On 09/12/2013 12:31 AM, Kragen Javier Sitaker wrote:
> I broadly agree with you (as I assume everyone does) that Tor is still
> worthwhile even though it doesn't try to defend against the global
> passive adversary.  However, I think you made a number of overreaching
> statements in your defense of Tor, some quite dangerous, and I want to
> call those out here.

Overreach maybe, but I do not think I veered into the "quite dangerous"
territory.

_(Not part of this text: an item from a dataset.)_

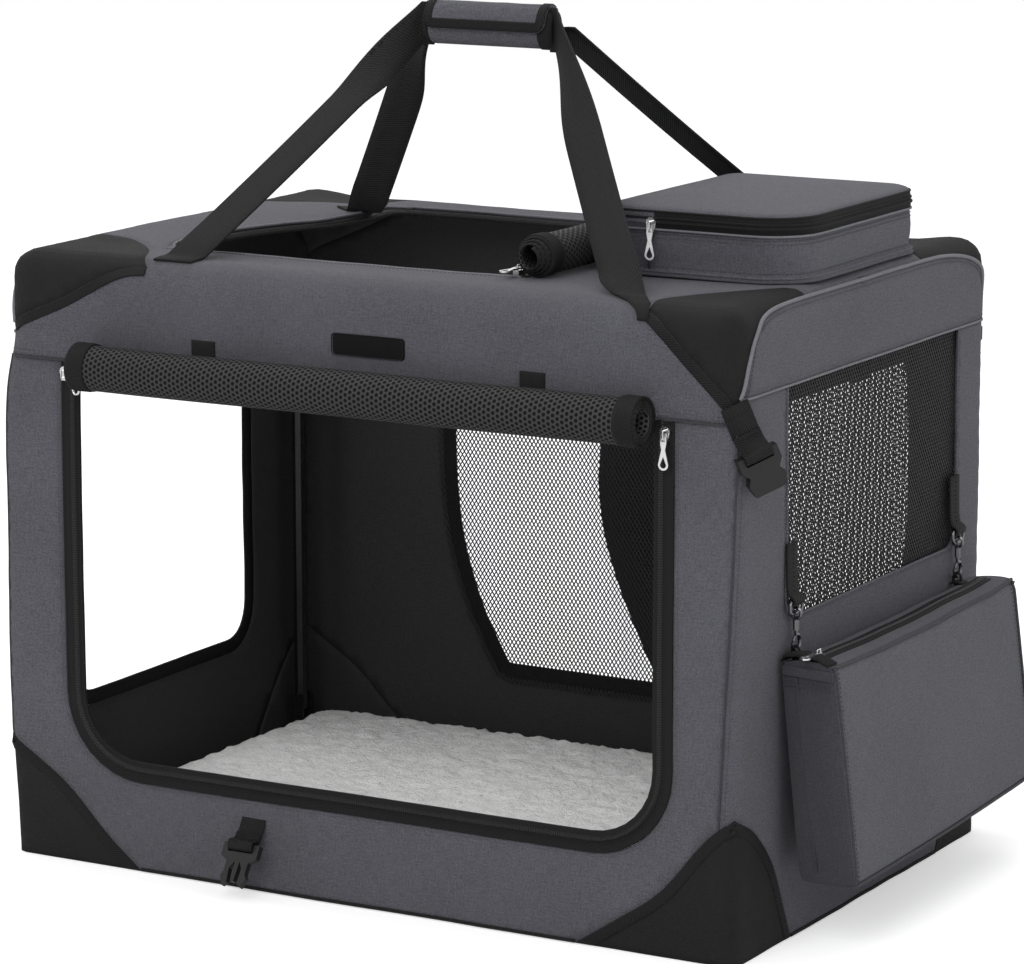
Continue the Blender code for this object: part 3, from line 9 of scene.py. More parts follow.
import bmesh
import bpy
import numpy as np
from mathutils import Matrix, Vector, noise
from mathutils.geometry import delaunay_2d_cdt
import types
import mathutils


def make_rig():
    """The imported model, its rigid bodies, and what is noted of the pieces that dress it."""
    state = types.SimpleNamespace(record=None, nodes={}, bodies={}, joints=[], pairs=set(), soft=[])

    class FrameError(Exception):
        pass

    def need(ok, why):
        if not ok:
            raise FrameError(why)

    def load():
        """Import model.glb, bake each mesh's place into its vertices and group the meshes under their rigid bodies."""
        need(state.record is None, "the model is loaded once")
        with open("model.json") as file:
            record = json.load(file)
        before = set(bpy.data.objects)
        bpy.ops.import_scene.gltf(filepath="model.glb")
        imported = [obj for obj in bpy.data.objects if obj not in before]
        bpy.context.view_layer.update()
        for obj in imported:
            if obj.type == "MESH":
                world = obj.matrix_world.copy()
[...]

Still, when you start trying to reason through discussion
like these, you can easily go down that road.

> There are any number of safes that have been opened with, say, a thermic
> lance, only to discover that the contents have been incinerated in the
> process.  Brute force does not always work even in the case of physical
> safes.

Right, but you can hypothetical talk about nanobot atom-disassemblers,
who can safely chew through the safe, and how the safe was not designed
for that potential eventuality, and so it is flawed.

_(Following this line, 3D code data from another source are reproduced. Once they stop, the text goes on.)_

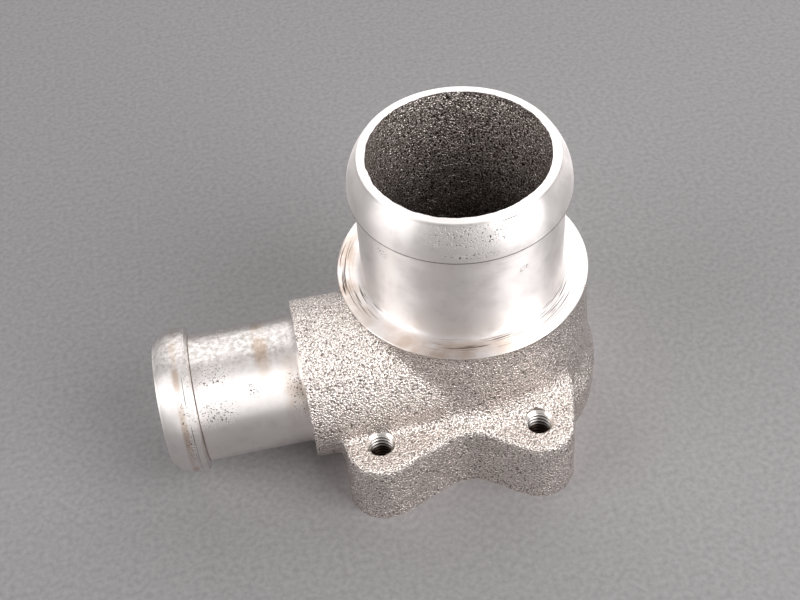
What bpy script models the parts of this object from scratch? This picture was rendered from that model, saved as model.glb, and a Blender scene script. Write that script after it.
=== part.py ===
"""Coolant flange: one aluminium sand casting with two machined hose necks.

A round barrel stands on a flat foot and carries the large hose neck.
A horizontal side boss carries the small hose neck, and two tapped ears
stand at the front of the foot. The part is built with the axis of the
large neck on the world Z axis and its joint face at Z = 0. It is then
moved so that the bottom centre of its box lies at the world origin.
"""

import math

import bmesh
import bpy
from mathutils import Matrix, Vector

MM = 0.001

# Cast barrel, and the round foot that stands out around it.
BARREL_TOP_RADIUS = 26.0 * MM
BARREL_DRAFT = math.radians(3.2)
FOOT_LEDGE = 3.1 * MM
FOOT_RADIUS = BARREL_TOP_RADIUS + FOOT_LEDGE
FOOT_HEIGHT = 7.3 * MM
FOOT_FLARE = 5.5 * MM

# Machined shoulder on top of the barrel.
SHOULDER_HEIGHT = 35.0 * MM
SHOULDER_LIP = 0.2 * MM
SHOULDER_RADIUS = BARREL_TOP_RADIUS + SHOULDER_LIP
SHOULDER_DEPTH = 2.2 * MM
SHOULDER_CHAMFER = 0.4 * MM
SHOULDER_STEP = 0.3 * MM

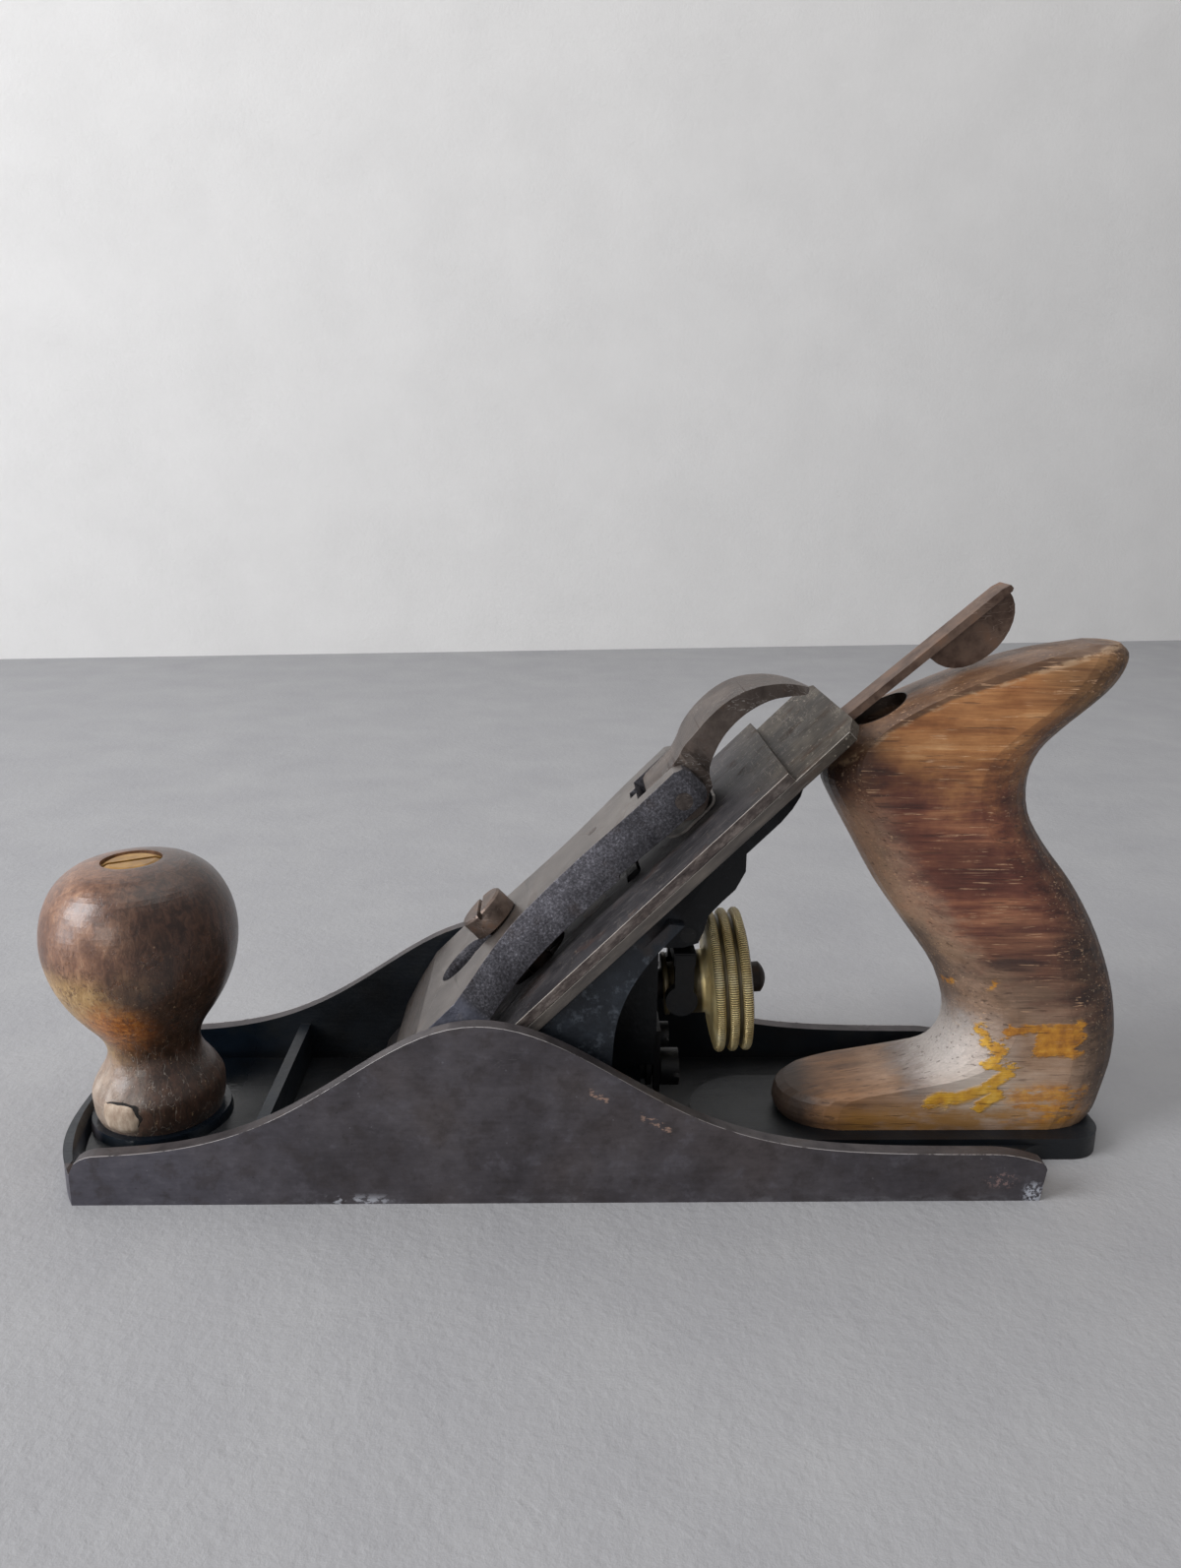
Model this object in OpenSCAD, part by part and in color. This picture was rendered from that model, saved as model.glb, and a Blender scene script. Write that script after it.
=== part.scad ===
/* [Sole and sides] */
// Width over the two machined sides
sole_w = 63.5; // [62:0.5:66]
// Length of the straight sides
side_len = 215; // [210:1:220]
// How far the round toe runs past the straight sides
toe_bulge = 8; // [6:0.5:10]
// How far the heel tongue runs past the straight sides
tail_len = 22.4; // [21:0.2:26]
// Width of the heel tongue and of the tote's seat
tail_w = 31; // [28:0.5:33]
// Thickness of the sole plate
floor_t = 4; // [3.5:0.25:4.5]
// Thickness of each side wall
cheek_t = 3.6; // [3:0.2:4.4]
// Height of the side walls at toe and heel
rim_h = 11.6; // [10:0.2:13]
// Height of the side walls beside the iron
hump_h = 42.8; // [38:0.2:46]
// Place of the highest point of the sides
hump_x = -18.3; // [-22:0.1:-14]
// Spread of the side's slope towards the toe
hump_front = 40; // [36:1:44]
// Spread of the side's slope towards the heel
hump_rear = 43.5; // [40:0.5:48]
// Height of the raised ring under the knob
boss_h = 6.3; // [5.5:0.1:7]
// Height of the seat under the tote
tote_seat_h = 5.5; // [5:0.1:6.5]
// Place of the stiffening rib in front of the mouth
rib_x = -68; // [-72:0.5:-66]
// Height of the stiffening rib
rib_h = 14; // [10:0.5:16]
// Thickness of the stiffening rib
rib_t = 2.6; // [2:0.2:3.4]

/* [Mouth and frog seat] */
// Where the slope of the iron meets the sole
mouth_x = -43.7; // [-45:0.1:-42.5]
// Width of the mouth
mouth_w = 55.6; // [55.2:0.1:56]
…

I personally assume, that someone could always open the safe, and access
the contents within. What I consider is, are the requisite resources to
do so equal with my value as a target? Will the adversary even know I
have the safe in the first place? I don't think most normal humans on
the planet have access to thermic lance proof safes.

>> This is a basic security metaphor that must be understood. There are
>> no absolutes. It is about how hard you make your adversary work.
> We do have to accept that in the physical world, but in general in
> information security we do not; we can aspire to much better.  Most
> currently-deployed cryptosystems cannot be broken by known means within
> the lifetime of the universe to date, for example.  Tor is excellent,
> but we should not become complacent and stop seeking to do better.

Agreed. I am not saying be complacent. I am just trying to counter the
perspective that because Tor cannot do something, that it is
fundamentally flawed, broken, or without value.

>> Finally, one of the most promising uses of Tor are around
>> whistleblowing services like Globaleaks, which require a Tor hidden
>> service to access. In that case, the global adversary problem does not
>> exist, as the Tor exit and the web service are on the same box.
> Even Tor hidden services are not designed to defeat the global passive
> adversary.  If, hypothetically speaking, you have traffic analysis
> (passive or active) that can trace circuits through the Tor network, you
> can probably figure out where hidden services are, and who is using
> them, and perhaps even who they are communicating with through them
> (particularly if the hidden service uses Comet).

Okay, but that is different than the entrance/exit correlation that most
people speak about when they are discussing global adversaries.

Anyhow, I've made my one comment per month, for better or for worse.
Considering the private email response I have received from Juan, it
probably was not a useful effort on my part to engage.